La consultation pour le trophée de la L1
S’il est un pensum auquel les amateurs de foot n’ont pas coupé cette saison, c’est l’appel au vote pour baptiser le trophée remis aux champions de L1 (donc aux Lyonnais pour les trois prochaines décennies). L’insoutenable suspense résida ainsi dans le nom de la nouvelle breloque trouée du championnat, compétition orchestrée à grands coups de questions SMS par la Ligue, comme dans la Nouvelle Star. Car la LFP se soucie surtout de l’avis des spectateurs pour des questions strictement futiles. Elle avait déjà imposé un trophée en lamelles pour sa Coupe de district, elle a donc remis le couvert avec une sculpture en papier alu, remise au champion à l’issue d’une cérémonie d’autant plus artificielle qu’elle ne clôt pas une finale haletante mais un championnat interminable.
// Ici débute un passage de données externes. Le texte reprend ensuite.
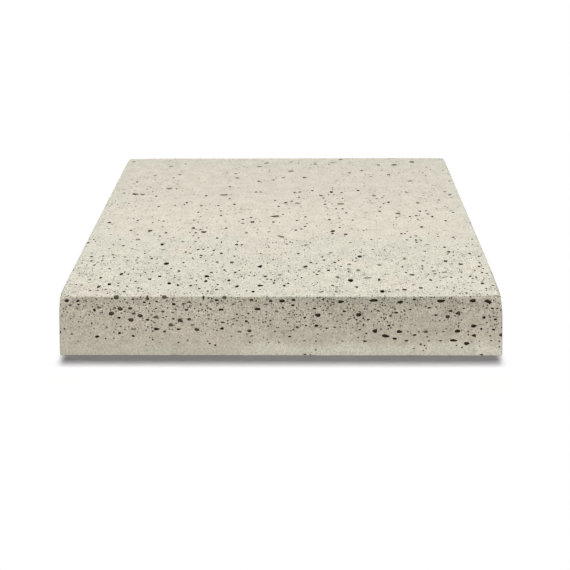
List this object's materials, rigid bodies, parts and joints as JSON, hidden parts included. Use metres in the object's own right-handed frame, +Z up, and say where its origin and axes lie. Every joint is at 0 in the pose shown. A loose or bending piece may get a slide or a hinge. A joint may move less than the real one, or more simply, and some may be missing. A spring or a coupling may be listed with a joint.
{
  "type": "concrete paving slab",
  "caption": "Square cast concrete paving slab with straight, slightly leaning sides, eased arrises and small open air pores in its face and sides.",
  "frame": {"origin": "middle of the bed, the underside that the slab lies on", "axes": "+Z up through the thickness to the wearing face, +X to the right along the front, +Y from the front to the back"},
  "size_m": [0.4, 0.4, 0.058],
  "materials": {
    "concrete": "matt cast concrete, cream grey with faint warm and green grey patches, open pored"
  },
  "bodies": {
    "root": {"slab": "concrete"}
  },
  "joints": []
}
C’est "Hexagoal" qui l’a emporté, rapport à sa forme vaguement hexagonale et au surnom de Trezeguet, sans doute. Et avec la meilleure volonté du monde, on s’en tape.
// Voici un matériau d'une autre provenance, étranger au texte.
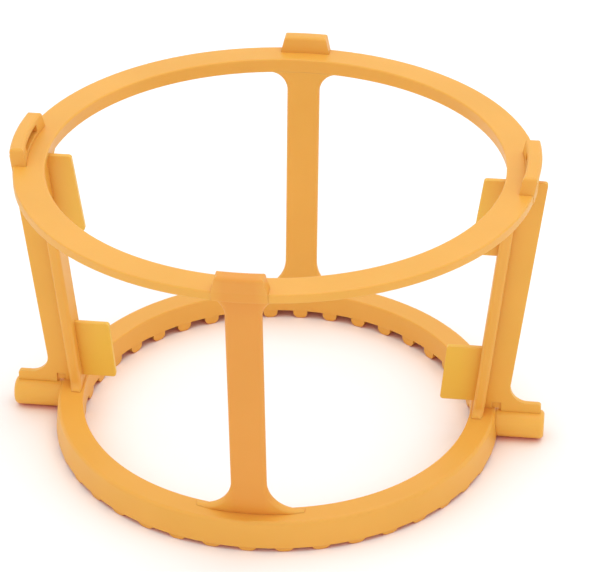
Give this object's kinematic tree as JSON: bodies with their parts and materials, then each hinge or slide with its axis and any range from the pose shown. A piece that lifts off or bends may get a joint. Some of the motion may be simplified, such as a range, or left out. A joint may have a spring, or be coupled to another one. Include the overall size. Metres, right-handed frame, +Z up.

Atout : si la Ligue de rugby avait demandé aux téléspectateurs de voter, le Bouclier de Brennus se nommerait la Planche à Pain.
Faiblesse : dans trois ans, tout le monde appellera ce trophée Trou de Balle, comme les Cahiers.
Le double changement d'entraîneur du FC Nantes
Il y a bien quelques présidents qui ont appris avec l’expérience que changer d’entraîneur en cours d'exercice s’avérait rarement payant au moment de faire les comptes. Les dirigeants du FC Nantes – qui ont réussi un sans-faute ces dernières saisons – ne pouvaient décemment pas, de leur côté, laisser le club descendre en L2 sans un dernier coup, une décision inédite qui les ferait rentrer dans l’histoire. En virant deux entraîneurs coup sur coup, sans obtenir la moindre amélioration sur le plan sportif, la direction du FC Nantes a fait preuve d’un acharnement thérapeutique peu commun dans le monde du foot.
Atout : Suaudeau, Budzinski et Denoueix refusent de travailler avec la direction du FC Nantes.
Faiblesse : il n’y avait peut-être pas d’autre moyen de faire renaître le FC Nantes qu’en le faisant descendre en L2.